QLIKE is especially useful for volatility modeling because it penalizes under-predicting volatility. In this case, the HAR-RV-CARMA model shows lower QLIKE values compared to both benchmarks. For example, in the XYLD forecast, QLIKE improves from −2.7361 (HAR-RV) and 0.0104 (CARMA) to −5.2759 for the hybrid model. For QYLD, QLIKE improves from −2.5363 (HAR-RV) and 0.0162 (CARMA) to −4.5214 for the hybrid model. For JEPQ, QLIKE improves from −2.706 (HAR-RV) and 0.0405 (CARMA) to −3.7309 for the hybrid model. Similarly, for JEPI, QLIKE improves from −3.0687 (HAR-RV) and 0.0194 (CARMA) to −4.0855 for the hybrid model. Finally, for RYLD, QLIKE improves from −2.5017 (HAR-RV) and 0.0407 (CARMA) to −3.8809 for the hybrid model. These results confirm that the proposed hybrid model provides a much closer match to the realized volatility distribution, reducing the penalty linked to inaccurate volatility variance forecasts.
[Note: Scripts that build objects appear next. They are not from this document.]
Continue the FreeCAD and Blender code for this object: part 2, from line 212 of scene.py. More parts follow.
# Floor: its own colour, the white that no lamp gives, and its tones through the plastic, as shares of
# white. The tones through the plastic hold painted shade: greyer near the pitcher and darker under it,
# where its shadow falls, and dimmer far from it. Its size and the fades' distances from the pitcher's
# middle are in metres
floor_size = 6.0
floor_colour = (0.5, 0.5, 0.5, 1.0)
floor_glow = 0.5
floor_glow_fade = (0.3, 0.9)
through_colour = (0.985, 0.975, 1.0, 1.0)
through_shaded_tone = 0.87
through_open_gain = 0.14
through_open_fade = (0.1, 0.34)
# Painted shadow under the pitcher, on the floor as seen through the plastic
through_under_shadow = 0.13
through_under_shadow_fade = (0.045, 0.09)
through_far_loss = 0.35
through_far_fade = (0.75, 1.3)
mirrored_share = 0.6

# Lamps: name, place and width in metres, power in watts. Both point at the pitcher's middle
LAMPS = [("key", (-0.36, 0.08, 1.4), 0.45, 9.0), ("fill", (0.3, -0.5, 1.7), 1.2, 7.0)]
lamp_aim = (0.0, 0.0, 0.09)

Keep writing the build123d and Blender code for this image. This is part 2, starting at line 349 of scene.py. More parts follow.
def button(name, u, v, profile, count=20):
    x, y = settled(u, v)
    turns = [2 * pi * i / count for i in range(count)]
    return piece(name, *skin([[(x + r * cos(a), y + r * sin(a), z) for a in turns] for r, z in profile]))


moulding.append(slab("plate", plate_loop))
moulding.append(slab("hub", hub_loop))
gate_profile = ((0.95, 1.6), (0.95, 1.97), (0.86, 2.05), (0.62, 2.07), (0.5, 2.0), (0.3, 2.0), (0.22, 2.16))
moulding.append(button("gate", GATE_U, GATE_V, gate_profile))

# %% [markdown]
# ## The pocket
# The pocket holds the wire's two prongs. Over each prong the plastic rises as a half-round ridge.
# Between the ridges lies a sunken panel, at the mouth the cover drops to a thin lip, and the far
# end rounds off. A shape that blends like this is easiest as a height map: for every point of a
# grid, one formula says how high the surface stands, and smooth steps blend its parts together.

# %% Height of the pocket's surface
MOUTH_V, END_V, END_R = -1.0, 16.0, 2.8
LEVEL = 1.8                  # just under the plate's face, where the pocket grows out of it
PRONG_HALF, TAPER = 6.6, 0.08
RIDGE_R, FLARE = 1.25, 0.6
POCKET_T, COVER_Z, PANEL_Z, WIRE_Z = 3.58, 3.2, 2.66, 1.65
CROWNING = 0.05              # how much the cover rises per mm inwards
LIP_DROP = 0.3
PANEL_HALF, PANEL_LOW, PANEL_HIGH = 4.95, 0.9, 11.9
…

The AIC and BIC scores indicate that the model provides a better fit relative to its complexity. The HAR-RV-CARMA model consistently outperforms the benchmark models, as shown by its lower AIC and BIC values compared to the HAR-RV and CARMA models. For QYLD, the AIC and BIC values for the hybrid model are −948.235 and −941.184, respectively, compared to −799.41 and −785.308 (HAR-RV) and 12.122 and 19.173 (CARMA). This pattern is consistent across other tickers (XYLD, JEPQ, JEPI, and RYLD).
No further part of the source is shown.